STATED PROBLEM: Using the records below, give the number of lines where the word "shown" appears, with no further output.

EXTRACTED INFORMATION:
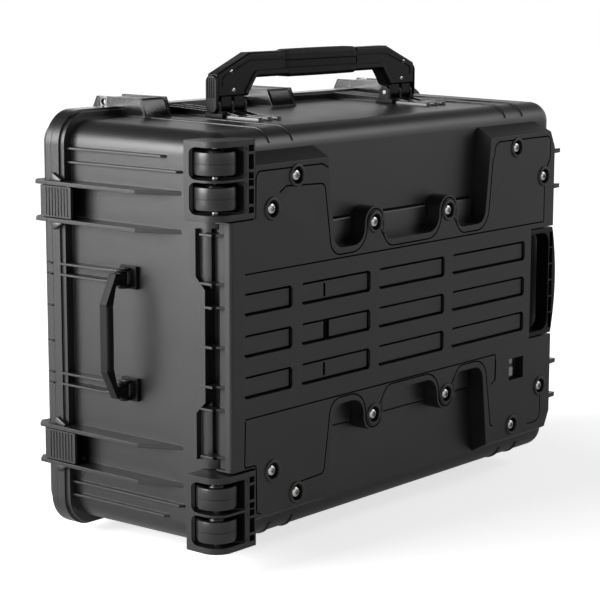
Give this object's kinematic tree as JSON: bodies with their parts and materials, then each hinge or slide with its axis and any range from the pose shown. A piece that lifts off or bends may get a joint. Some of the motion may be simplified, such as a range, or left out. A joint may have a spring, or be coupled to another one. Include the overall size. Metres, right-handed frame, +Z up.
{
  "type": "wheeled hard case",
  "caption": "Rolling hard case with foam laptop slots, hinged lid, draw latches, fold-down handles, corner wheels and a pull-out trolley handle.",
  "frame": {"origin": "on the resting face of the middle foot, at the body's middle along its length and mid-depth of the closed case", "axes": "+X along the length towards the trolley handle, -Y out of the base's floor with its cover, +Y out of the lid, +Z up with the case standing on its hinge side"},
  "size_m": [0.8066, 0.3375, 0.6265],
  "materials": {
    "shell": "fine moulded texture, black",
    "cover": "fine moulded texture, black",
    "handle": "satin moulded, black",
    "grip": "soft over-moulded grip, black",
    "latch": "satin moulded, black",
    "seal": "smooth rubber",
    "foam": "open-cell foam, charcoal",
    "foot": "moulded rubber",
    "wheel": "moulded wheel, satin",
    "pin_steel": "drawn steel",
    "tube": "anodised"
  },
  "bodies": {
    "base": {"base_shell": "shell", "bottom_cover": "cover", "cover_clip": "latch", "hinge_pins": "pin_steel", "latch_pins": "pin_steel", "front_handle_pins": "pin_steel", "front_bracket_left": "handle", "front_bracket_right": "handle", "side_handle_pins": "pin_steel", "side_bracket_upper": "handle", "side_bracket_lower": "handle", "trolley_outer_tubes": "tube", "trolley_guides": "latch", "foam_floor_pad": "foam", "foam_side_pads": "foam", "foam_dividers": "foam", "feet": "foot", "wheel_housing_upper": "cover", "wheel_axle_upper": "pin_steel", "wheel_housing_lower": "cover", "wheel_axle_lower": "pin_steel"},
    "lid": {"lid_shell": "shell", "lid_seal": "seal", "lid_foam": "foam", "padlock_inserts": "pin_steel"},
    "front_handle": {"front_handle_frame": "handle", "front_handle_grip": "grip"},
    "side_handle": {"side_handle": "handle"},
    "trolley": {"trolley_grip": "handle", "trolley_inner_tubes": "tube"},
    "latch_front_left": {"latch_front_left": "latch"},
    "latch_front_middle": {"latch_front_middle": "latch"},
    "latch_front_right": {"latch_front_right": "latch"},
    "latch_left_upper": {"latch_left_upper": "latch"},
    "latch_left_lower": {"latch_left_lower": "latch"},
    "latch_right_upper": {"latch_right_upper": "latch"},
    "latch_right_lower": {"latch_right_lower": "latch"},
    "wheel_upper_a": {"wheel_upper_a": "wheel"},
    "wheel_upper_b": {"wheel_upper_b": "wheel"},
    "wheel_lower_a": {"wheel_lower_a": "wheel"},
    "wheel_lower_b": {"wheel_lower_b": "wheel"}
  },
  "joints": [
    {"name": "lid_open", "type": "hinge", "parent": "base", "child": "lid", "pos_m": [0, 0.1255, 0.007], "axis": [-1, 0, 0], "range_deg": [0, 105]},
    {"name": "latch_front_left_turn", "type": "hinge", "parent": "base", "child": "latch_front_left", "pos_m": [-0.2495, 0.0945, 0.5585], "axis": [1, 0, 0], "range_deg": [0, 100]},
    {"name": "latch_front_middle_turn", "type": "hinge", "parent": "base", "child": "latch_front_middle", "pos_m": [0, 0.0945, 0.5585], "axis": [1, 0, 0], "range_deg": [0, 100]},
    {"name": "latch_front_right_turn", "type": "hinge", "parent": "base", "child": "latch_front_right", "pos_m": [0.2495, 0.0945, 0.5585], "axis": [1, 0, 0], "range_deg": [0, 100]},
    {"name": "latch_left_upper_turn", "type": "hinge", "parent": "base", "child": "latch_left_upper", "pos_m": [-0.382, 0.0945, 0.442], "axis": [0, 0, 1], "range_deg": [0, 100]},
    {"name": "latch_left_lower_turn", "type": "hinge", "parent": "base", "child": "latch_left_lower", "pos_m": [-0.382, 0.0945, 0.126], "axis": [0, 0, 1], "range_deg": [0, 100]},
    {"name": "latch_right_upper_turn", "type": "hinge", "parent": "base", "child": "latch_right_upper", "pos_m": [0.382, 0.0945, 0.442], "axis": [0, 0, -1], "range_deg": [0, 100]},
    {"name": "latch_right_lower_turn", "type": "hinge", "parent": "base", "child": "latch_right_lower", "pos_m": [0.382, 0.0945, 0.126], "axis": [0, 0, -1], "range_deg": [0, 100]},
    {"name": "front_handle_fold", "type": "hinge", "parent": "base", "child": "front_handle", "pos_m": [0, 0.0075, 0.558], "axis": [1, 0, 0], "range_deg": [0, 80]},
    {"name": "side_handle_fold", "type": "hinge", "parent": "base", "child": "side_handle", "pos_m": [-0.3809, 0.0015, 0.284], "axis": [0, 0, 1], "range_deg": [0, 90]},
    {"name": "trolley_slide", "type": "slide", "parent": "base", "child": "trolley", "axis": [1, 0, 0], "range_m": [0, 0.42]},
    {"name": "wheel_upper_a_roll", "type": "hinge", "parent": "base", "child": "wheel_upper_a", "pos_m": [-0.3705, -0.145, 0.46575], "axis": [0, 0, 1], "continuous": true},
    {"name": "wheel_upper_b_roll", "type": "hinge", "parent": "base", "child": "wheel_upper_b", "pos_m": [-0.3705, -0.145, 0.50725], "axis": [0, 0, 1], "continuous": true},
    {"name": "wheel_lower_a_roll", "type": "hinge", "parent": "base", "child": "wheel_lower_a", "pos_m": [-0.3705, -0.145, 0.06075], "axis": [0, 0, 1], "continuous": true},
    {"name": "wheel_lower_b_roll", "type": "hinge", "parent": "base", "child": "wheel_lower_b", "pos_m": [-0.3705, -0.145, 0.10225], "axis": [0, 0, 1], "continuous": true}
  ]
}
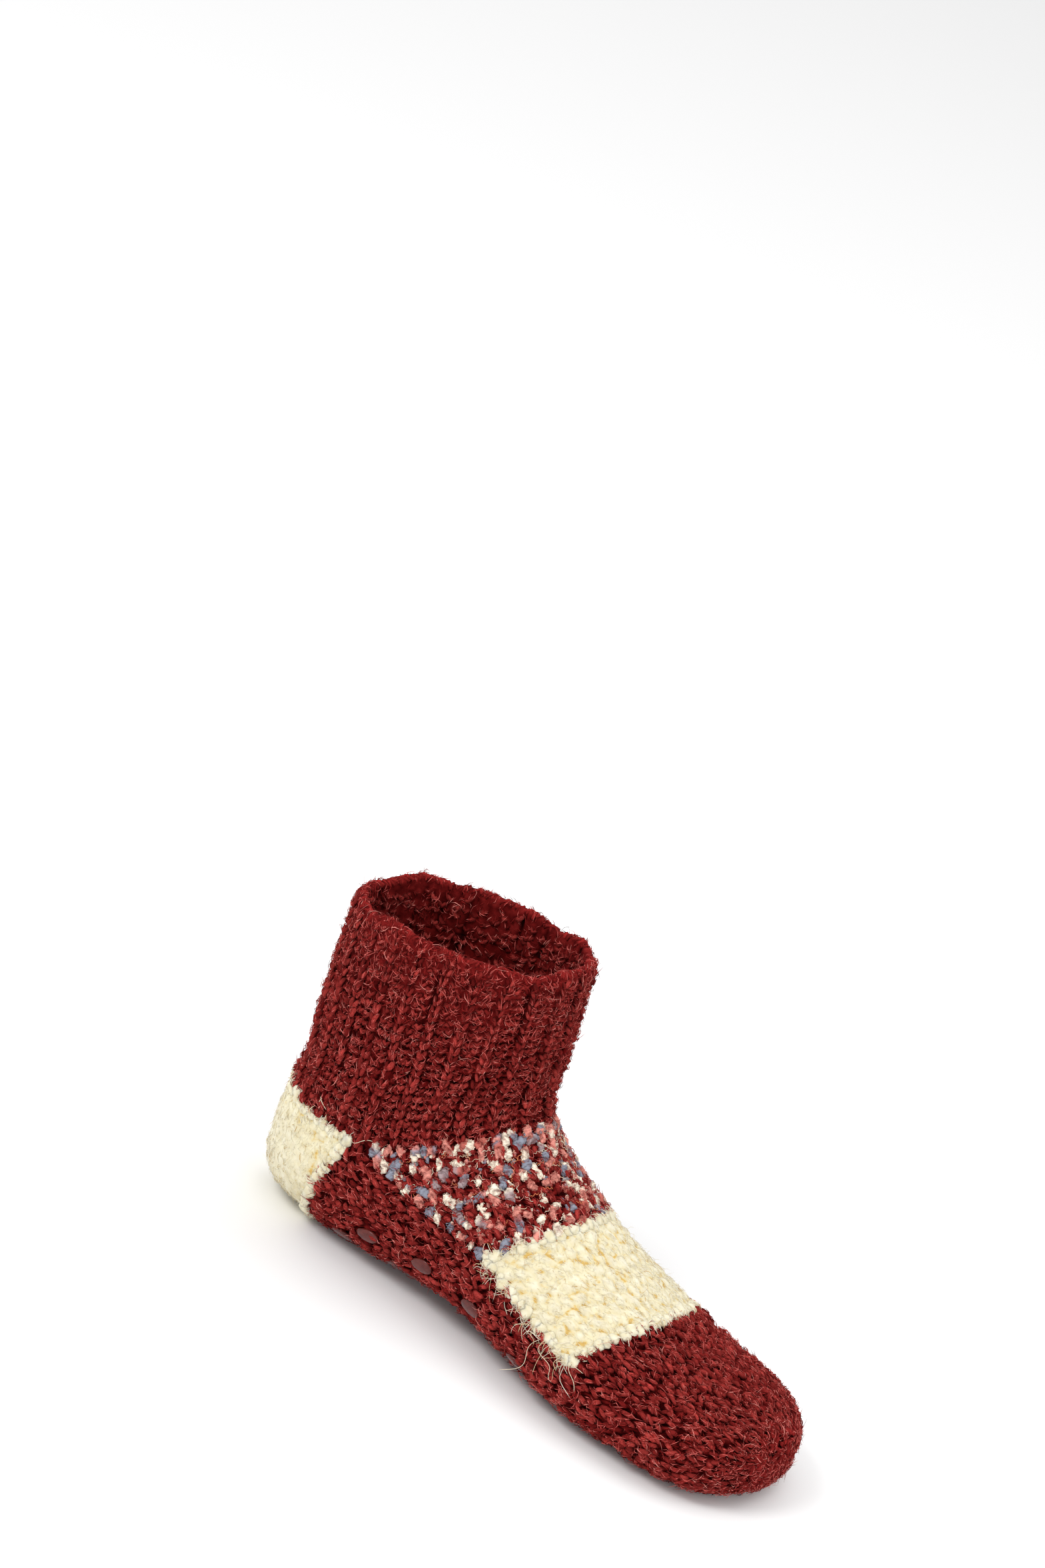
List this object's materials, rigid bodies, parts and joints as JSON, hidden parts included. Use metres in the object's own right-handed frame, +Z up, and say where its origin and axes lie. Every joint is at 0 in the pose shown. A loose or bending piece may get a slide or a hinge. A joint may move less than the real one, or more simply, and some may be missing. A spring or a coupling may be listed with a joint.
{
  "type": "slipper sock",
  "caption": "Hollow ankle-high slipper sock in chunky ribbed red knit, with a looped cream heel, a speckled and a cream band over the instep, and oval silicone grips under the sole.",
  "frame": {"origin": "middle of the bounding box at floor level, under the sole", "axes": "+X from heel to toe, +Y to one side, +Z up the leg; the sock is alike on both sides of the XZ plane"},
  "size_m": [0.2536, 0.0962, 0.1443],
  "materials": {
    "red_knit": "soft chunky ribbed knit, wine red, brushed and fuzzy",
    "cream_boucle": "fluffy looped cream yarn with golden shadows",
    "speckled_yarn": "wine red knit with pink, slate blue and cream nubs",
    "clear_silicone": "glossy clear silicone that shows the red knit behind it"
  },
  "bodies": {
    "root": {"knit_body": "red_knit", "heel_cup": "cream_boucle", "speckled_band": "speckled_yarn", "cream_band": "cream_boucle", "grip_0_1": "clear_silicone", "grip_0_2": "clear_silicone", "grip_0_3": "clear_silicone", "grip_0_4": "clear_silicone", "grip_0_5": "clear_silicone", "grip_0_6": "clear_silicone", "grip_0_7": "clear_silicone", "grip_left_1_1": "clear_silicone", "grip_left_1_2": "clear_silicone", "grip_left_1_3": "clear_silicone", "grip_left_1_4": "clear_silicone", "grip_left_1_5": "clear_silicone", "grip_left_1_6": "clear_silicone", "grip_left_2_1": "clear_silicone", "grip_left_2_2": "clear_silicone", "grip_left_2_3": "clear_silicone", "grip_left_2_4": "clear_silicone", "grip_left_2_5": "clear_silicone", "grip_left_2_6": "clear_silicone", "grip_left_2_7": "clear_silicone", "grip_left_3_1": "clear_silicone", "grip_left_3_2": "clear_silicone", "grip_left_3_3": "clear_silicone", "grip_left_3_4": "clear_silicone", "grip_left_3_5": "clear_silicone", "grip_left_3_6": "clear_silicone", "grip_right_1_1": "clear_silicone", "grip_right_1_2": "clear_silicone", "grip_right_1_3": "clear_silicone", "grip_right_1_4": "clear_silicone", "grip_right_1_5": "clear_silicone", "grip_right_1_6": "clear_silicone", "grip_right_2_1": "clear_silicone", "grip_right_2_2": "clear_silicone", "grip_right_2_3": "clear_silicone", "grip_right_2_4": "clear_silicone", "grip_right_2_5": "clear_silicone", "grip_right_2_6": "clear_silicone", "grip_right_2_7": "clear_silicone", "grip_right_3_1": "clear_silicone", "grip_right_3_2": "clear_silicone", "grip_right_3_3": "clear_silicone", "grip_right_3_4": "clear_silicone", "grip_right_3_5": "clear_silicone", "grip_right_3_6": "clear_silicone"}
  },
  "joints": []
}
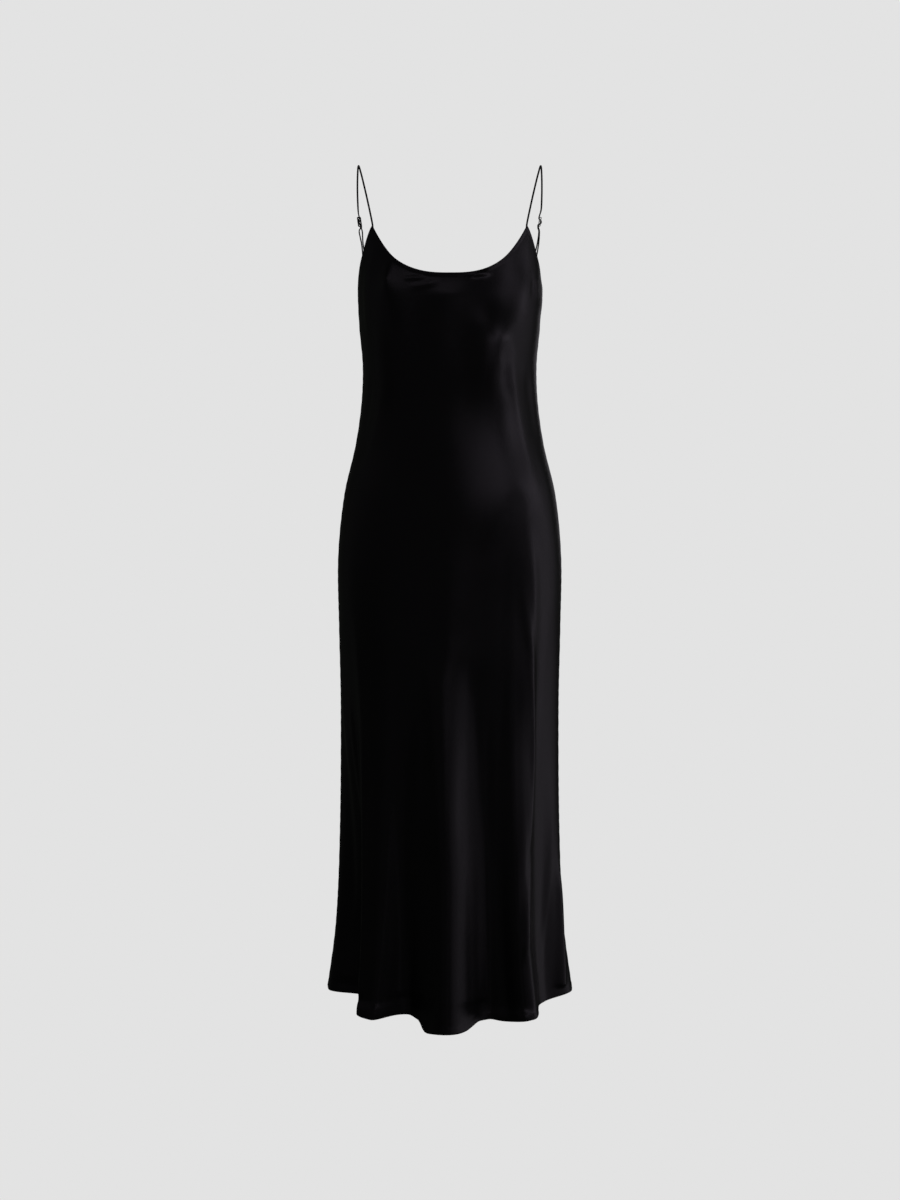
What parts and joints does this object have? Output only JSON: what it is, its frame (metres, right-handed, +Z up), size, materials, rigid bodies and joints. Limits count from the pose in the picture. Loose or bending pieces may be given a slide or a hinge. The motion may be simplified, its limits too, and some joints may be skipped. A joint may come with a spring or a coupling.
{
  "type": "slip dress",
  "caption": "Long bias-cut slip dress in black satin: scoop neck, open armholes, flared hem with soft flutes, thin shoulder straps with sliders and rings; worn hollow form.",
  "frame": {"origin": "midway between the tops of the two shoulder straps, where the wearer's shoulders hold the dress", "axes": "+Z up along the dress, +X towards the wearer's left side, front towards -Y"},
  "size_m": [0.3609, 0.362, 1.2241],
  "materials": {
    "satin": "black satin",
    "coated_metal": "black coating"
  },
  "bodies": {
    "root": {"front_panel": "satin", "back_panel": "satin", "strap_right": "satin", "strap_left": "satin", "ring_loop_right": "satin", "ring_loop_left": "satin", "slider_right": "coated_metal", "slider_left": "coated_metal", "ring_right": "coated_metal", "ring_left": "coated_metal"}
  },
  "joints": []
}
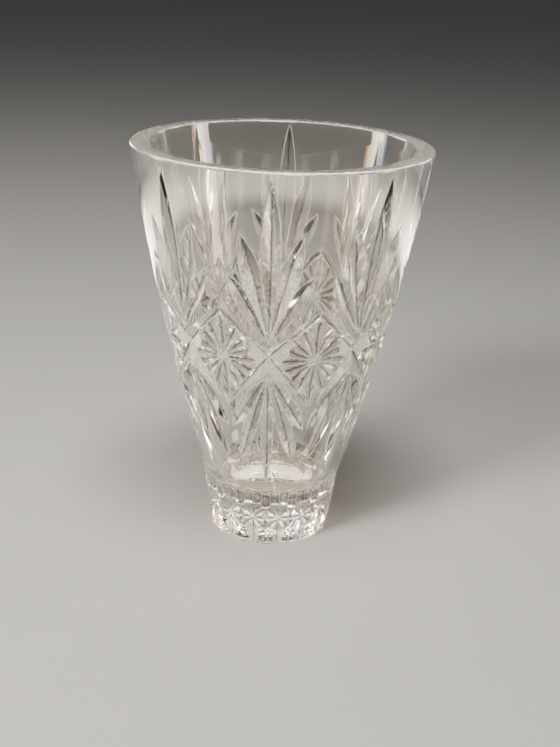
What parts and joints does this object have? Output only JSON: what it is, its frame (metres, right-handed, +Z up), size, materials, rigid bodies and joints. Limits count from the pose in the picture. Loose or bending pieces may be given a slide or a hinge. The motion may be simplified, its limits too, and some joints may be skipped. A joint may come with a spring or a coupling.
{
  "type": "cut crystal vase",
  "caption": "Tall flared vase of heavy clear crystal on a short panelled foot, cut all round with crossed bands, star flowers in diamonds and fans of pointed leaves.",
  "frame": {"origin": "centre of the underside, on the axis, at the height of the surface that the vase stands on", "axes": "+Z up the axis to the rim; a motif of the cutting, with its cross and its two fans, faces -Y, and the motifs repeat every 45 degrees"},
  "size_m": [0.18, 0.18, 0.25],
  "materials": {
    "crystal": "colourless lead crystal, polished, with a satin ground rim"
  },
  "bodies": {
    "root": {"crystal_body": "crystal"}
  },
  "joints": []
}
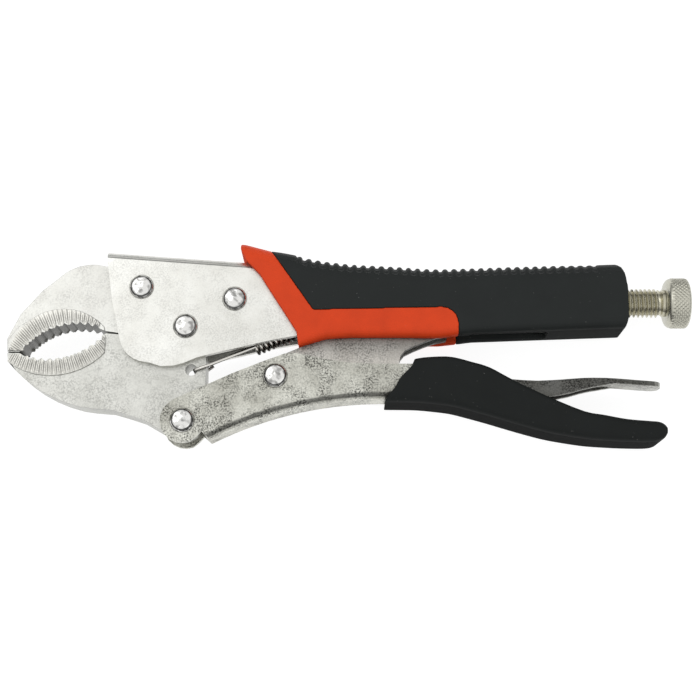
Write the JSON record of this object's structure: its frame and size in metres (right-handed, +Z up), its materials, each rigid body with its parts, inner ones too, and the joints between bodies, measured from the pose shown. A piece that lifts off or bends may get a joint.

SOLUTION TO THE PROBLEM: 3